WebSocket Patterns (Deep Workflow)
Realtime connections add stateful complexity: who is connected, what order messages arrive, and what happens when links flap. Design for at-least-once delivery, explicit heartbeats, and horizontal scaling early.
When to Offer This Workflow
Trigger conditions:
- - Replacing polling with WS or SSE
- Auth on connect; token refresh mid-session
- Fan-out to many subscribers; presence and typing indicators
- Sticky sessions, load balancer timeouts, reconnect storms
Initial offer:
Use six stages: (1) choose transport, (2) connection & auth, (3) protocol & messages, (4) reliability & ordering, (5) scale & ops, (6) security & abuse). Confirm browser vs server clients and proxies (nginx, ALB, Cloudflare).
Stage 1: Choose Transport
Goal: WebSocket vs SSE vs long polling—right tool per direction.
Heuristics
- - Bidirectional, low latency, binary payloads → WebSocket
- Server → client one-way streams, HTTP-friendly infra → SSE
- Fire-and-forget notifications with simple infra → consider push services first
Caveats
- - Corporate proxies historically hurt WS—test environments; WSS mandatory
- HTTP/3 QUIC stacks differ—validate intermediaries
Exit condition: Transport choice documented with why not alternatives.

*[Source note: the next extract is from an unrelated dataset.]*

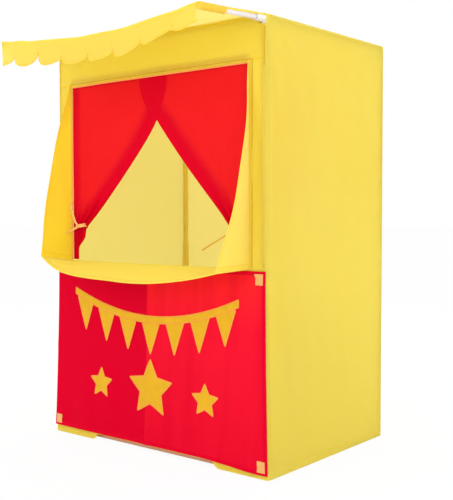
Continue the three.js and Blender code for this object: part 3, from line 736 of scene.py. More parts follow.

Stage 2: Connection & Auth
Goal: Authenticated sockets without long-lived secrets in query strings when avoidable.
Patterns
- - JWT in Sec-WebSocket-Protocol or first message after connect—prefer short-lived tokens + refresh flow
- Cookie sessions with CSRF considerations on same-site policies
- Re-auth before token expiry; graceful close with code and reason
Authorization
- - Subscribe to topics only after server-side check—never trust client channel names alone
Exit condition: Auth diagram: issue token → connect → authorize subscriptions.
Stage 3: Protocol & Messages
Goal: Versioned message schema; predictable errors.
Design
- - Envelope:
{ type, id, ts, payload }; correlation ids for RPC-style - Version negotiation on connect or feature flags in hello message
- Binary vs JSON—protobuf/msgpack for bandwidth; JSON for debuggability early
Heartbeats
- - Ping/pong or application-level heartbeat at interval < proxy timeout (often 30–60s)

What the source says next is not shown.